[DATASET CONTENT]
'''

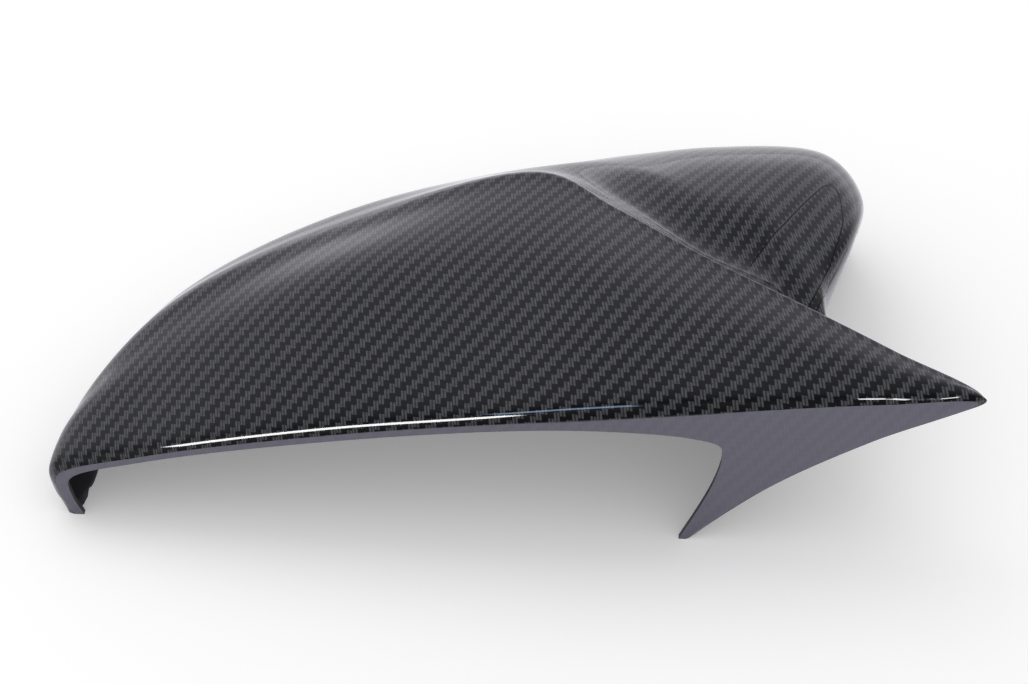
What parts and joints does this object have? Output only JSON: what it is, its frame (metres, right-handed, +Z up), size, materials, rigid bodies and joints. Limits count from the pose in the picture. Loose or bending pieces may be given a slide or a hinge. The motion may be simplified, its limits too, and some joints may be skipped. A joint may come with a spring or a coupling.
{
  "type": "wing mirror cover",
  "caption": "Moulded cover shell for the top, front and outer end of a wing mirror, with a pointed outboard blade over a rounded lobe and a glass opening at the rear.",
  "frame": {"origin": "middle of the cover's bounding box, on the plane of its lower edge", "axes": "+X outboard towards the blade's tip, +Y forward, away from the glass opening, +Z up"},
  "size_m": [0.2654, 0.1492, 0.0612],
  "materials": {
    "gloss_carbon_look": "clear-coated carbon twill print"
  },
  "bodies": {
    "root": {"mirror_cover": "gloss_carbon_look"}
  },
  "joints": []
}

'''

[REQUIREMENTS] Using the data above, repeat every line exactly.

[REPLY]
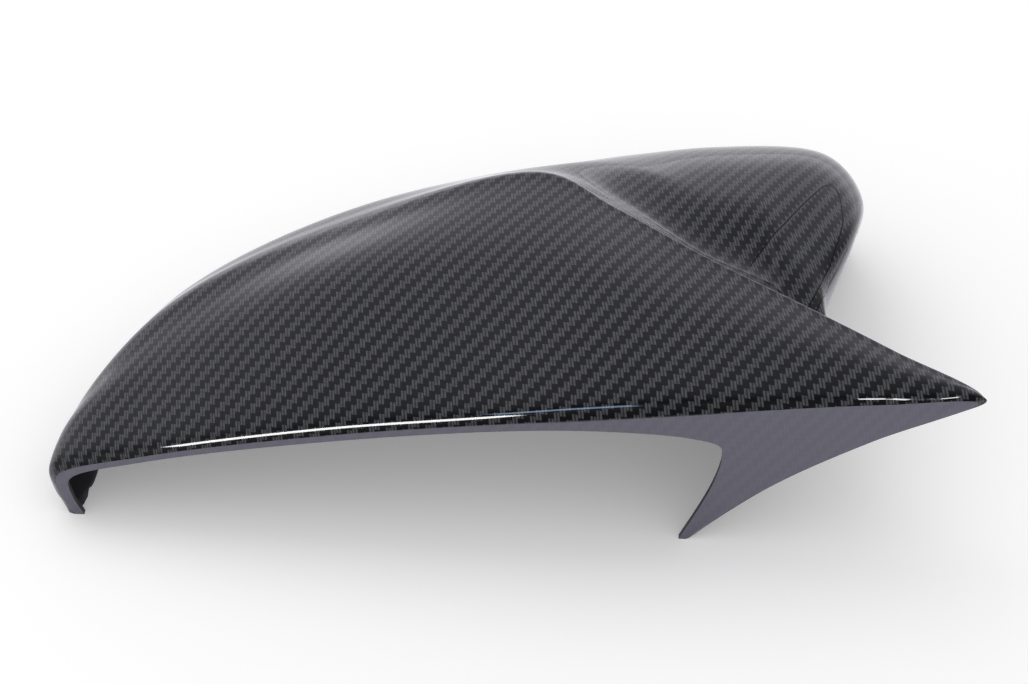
What parts and joints does this object have? Output only JSON: what it is, its frame (metres, right-handed, +Z up), size, materials, rigid bodies and joints. Limits count from the pose in the picture. Loose or bending pieces may be given a slide or a hinge. The motion may be simplified, its limits too, and some joints may be skipped. A joint may come with a spring or a coupling.
{
  "type": "wing mirror cover",
  "caption": "Moulded cover shell for the top, front and outer end of a wing mirror, with a pointed outboard blade over a rounded lobe and a glass opening at the rear.",
  "frame": {"origin": "middle of the cover's bounding box, on the plane of its lower edge", "axes": "+X outboard towards the blade's tip, +Y forward, away from the glass opening, +Z up"},
  "size_m": [0.2654, 0.1492, 0.0612],
  "materials": {
    "gloss_carbon_look": "clear-coated carbon twill print"
  },
  "bodies": {
    "root": {"mirror_cover": "gloss_carbon_look"}
  },
  "joints": []
}